Pre-commencement communications pursuant to Rule 14d-2(b) under the Exchange Act (17 CFR 240.14d-2(b))

 

Pre-commencement communications pursuant to Rule 13e-4(c) under the Exchange Act (17 CFR 240.13e-4(c))

Indicate by check mark whether the registrant is an emerging growth company as defined in Rule 405 of the Securities Act of 1933 (§230.405 of this chapter) or Rule 12b-2 of the Securities Exchange Act of 1934 (§240.12b-2 of this chapter).

Emerging growth company  ☐

If an emerging growth company, indicate by check mark if the registrant has elected not to use the extended transition period for complying with any new or revised financial accounting standards provided pursuant to Section 13(a) of the Exchange Act.  ☐

 

 

 


Item 5.02. Departure of Directors or Certain Officers; Election of Directors; Appointment of Certain Officers; Compensatory Arrangements of Certain Officers.

On November 14, 2017, Jeffrey W. Ubben, a director of Willis Towers Watson Public Limited Company (the “Company”), notified the Company’s Board of Directors of his resignation as a director. His resignation was effective as of November 15, 2017. Mr. Ubben is not resigning due to any disagreement with the Company on any matter relating to its operations, policies or practices.
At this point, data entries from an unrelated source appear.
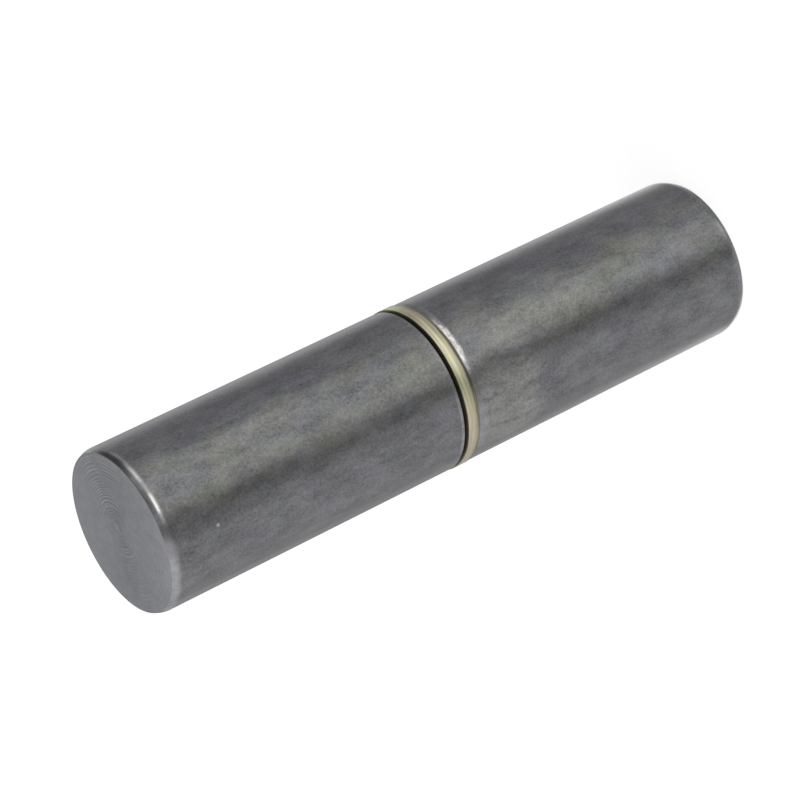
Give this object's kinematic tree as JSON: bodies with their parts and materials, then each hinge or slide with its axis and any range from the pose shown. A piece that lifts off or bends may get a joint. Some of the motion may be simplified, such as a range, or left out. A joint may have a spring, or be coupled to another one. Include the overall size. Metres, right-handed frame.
{
  "type": "weld-on barrel hinge",
  "caption": "Weld-on lift-off barrel hinge: turned steel barrels on a pressed-in steel pin, with a brass thrust washer between them.",
  "frame": {"origin": "centre of the lower barrel's outer end face, which the hinge stands on", "axes": "+Z along the pin, from the lower barrel to the upper barrel; X and Y are free, because the hinge is round"},
  "size_m": [0.0242, 0.0242, 0.1006],
  "materials": {
    "barrel_steel": "oiled dark mill finish with a faint olive mottle, turned ends",
    "pin_steel": "ground bright",
    "washer_brass": "turned, dull yellow with olive and pink tints"
  },
  "bodies": {
    "lower_half": {"lower_barrel": "barrel_steel", "hinge_pin": "pin_steel"},
    "washer": {"thrust_washer": "washer_brass"},
    "upper_half": {"upper_barrel": "barrel_steel"}
  },
  "joints": [
    {"name": "swing", "type": "hinge", "parent": "lower_half", "child": "washer", "pos_m": [0, 0, 0.05], "axis": [0, 0, 1], "continuous": true},
    {"name": "lift_off", "type": "slide", "parent": "washer", "child": "upper_half", "axis": [0, 0, 1], "range_m": [-0.00055, 0.033]}
  ]
}
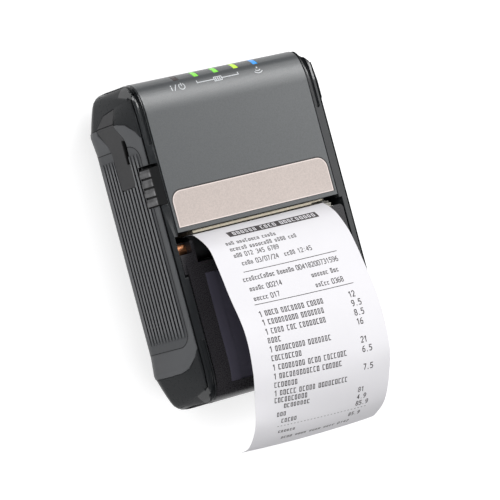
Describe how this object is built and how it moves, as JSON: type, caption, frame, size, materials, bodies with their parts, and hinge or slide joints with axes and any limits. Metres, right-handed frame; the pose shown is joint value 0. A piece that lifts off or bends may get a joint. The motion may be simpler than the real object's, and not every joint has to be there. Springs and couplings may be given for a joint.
{
  "type": "mobile receipt printer",
  "caption": "Pocket thermal receipt printer lying on its back, with ribbed side grips, a hinged media cover, indicator lights and a printed receipt coming out.",
  "frame": {"origin": "on the back face, under the middle of the body", "axes": "+Z out of the front face, +Y along the body towards the indicator lights, +X across the width"},
  "size_m": [0.0882, 0.1381, 0.0595],
  "materials": {
    "shell_black": "fine texture",
    "frame_black": "satin",
    "panel_grey": "fine texture",
    "plate_metal": "brushed",
    "light_off": "clear satin",
    "light_green": "glowing",
    "light_blue": "glowing",
    "grip_rubber": "soft touch",
    "rib_rubber": "satin",
    "door_rubber": "matt",
    "board_green": "solder resist",
    "can_metal": "tinned",
    "jack_black": "matt",
    "chassis_steel": "zinc plated",
    "head_ceramic": "glazed",
    "heatsink_alu": "cast",
    "spring_steel": "bright",
    "tear_steel": "bright edge",
    "motor_steel": "drawn",
    "bucket_black": "smooth",
    "sensor_black": "smooth",
    "contact_gold": "plated",
    "pin_steel": "ground",
    "screw_black": "blackened",
    "paper_white": "thermal paper",
    "cover_black": "smooth",
    "window_smoke": "tinted clear",
    "bush_brass": "turned",
    "platen_rubber": "ground",
    "gear_white": "moulded",
    "core_card": "card",
    "lever_grey": "satin",
    "button_black": "satin",
    "battery_black": "fine texture"
  },
  "bodies": {
    "case": {"rear_shell": "shell_black", "front_frame": "frame_black", "top_panel": "panel_grey", "front_plate": "plate_metal", "status_light_pipe": "light_off", "battery_light_pipes": "light_green", "wireless_light_pipe": "light_blue", "left_grip": "grip_rubber", "right_grip": "grip_rubber", "left_grip_insert": "rib_rubber", "right_grip_insert": "rib_rubber", "port_door_strap": "door_rubber", "main_board": "board_green", "wireless_module": "can_metal", "usb_socket": "can_metal", "dc_jack": "jack_black", "chassis": "chassis_steel", "print_head": "head_ceramic", "head_heatsink": "heatsink_alu", "head_springs": "spring_steel", "tear_bar": "tear_steel", "stepper_motor": "motor_steel", "paper_bucket": "bucket_black", "paper_sensor": "sensor_black", "battery_contacts": "contact_gold", "hinge_pins": "pin_steel", "case_screws": "screw_black", "paper_web": "paper_white"},
    "cover": {"media_cover": "cover_black", "cover_window": "window_smoke", "platen_bushes": "bush_brass"},
    "receipt_strip": {"receipt": "paper_white"},
    "platen": {"platen_shaft": "pin_steel", "platen_roller": "platen_rubber", "platen_gear": "gear_white"},
    "idler": {"idler_gear": "gear_white"},
    "pinion": {"motor_pinion": "contact_gold"},
    "roll": {"paper_roll": "paper_white", "roll_core": "core_card"},
    "lever": {"release_lever": "lever_grey", "latch_hook": "chassis_steel"},
    "door": {"port_door": "door_rubber"},
    "power_key": {"power_button": "button_black"},
    "feed_key": {"feed_button": "button_black"},
    "battery": {"battery_pack": "battery_black"},
    "battery_catch": {"battery_latch": "button_black"}
  },
  "joints": [
    {"name": "cover_hinge", "type": "hinge", "parent": "case", "child": "cover", "pos_m": [0, -0.0546, 0.0086], "axis": [1, 0, 0], "range_deg": [0, 90]},
    {"name": "receipt_flex", "type": "hinge", "parent": "cover", "child": "receipt_strip", "pos_m": [0, 0.00108, 0.0356], "axis": [1, 0, 0], "range_deg": [-60, 0]},
    {"name": "platen_spin", "type": "hinge", "parent": "cover", "child": "platen", "pos_m": [0, -0.0034, 0.0356], "axis": [1, 0, 0], "continuous": true},
    {"name": "idler_spin", "type": "hinge", "parent": "case", "child": "idler", "pos_m": [0, 0.00852, 0.02926], "axis": [1, 0, 0], "continuous": true},
    {"name": "pinion_spin", "type": "hinge", "parent": "case", "child": "pinion", "pos_m": [0, 0.01933, 0.02533], "axis": [1, 0, 0], "continuous": true},
    {"name": "roll_spin", "type": "hinge", "parent": "case", "child": "roll", "pos_m": [0, -0.03, 0.0195], "axis": [1, 0, 0], "continuous": true},
    {"name": "release_slide", "type": "slide", "parent": "case", "child": "lever", "axis": [0, 1, 0], "range_m": [0, 0.001], "stiffness_N_per_m": 600},
    {"name": "port_door_hinge", "type": "hinge", "parent": "case", "child": "door", "pos_m": [-0.04385, 0.046, 0.027], "axis": [0, 0, -1], "range_deg": [0, 110]},
    {"name": "power_press", "type": "slide", "parent": "case", "child": "power_key", "axis": [0, -1, 0], "range_m": [0, 0.0006], "stiffness_N_per_m": 500},
    {"name": "feed_press", "type": "slide", "parent": "case", "child": "feed_key", "axis": [0, -1, 0], "range_m": [0, 0.0006], "stiffness_N_per_m": 500},
    {"name": "battery_lift_off", "type": "slide", "parent": "case", "child": "battery", "axis": [0, 0, -1], "range_m": [0, 0.02]},
    {"name": "battery_catch_slide", "type": "slide", "parent": "case", "child": "battery_catch", "axis": [0, 1, 0], "range_m": [0, 0.0025], "stiffness_N_per_m": 300}
  ],
  "couplings": [
    {"joint": "receipt_flex", "follows": "cover_hinge", "ratio": -0.65},
    {"joint": "platen_spin", "follows": "roll_spin", "ratio": 3.4091},
    {"joint": "idler_spin", "follows": "roll_spin", "ratio": -2.0053},
    {"joint": "pinion_spin", "follows": "roll_spin", "ratio": 5.6818}
  ]
}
Item 9.01. Financial Statements and Exhibits

(d)    Exhibits.

 

Exhibit
Number

  

Description

10.1    Resignation Letter from Jeffrey W. Ubben


SIGNATURES

Pursuant to the requirement of the Securities Exchange Act of 1934, the registrant has duly caused this report to be signed on its behalf by the undersigned hereunto duly authorized.

 

Date: November 17, 2017

 

WILLIS TOWERS WATSON

PUBLIC LIMITED COMPANY

  By:  

/s/ Matthew Furman

  Name:  

Matthew Furman

  Title:  

General Counsel

EX-10.1

Exhibit 10.1

 

LOGO

James McCann

Chairman of the Board

Willis Towers Watson

51 Lime Street

London EC3M 7DQ

England

November 16, 2017

Dear Jim,

I hereby resign as a director of Willis Towers Watson Public Limited Company (the “Company”) and as a member of each committee of the Board of Directors on which I sit, each effective immediately. I am resigning from the Board for personal reasons and not due to any disagreement with the Company or on any matter relating to the Company’s audited financial statements, operations, policies, or practices.

The Board’s strong leadership and work over the last five years has contributed to long-term, sustainable value creation for all shareholders. It has been an honor to serve on the Board.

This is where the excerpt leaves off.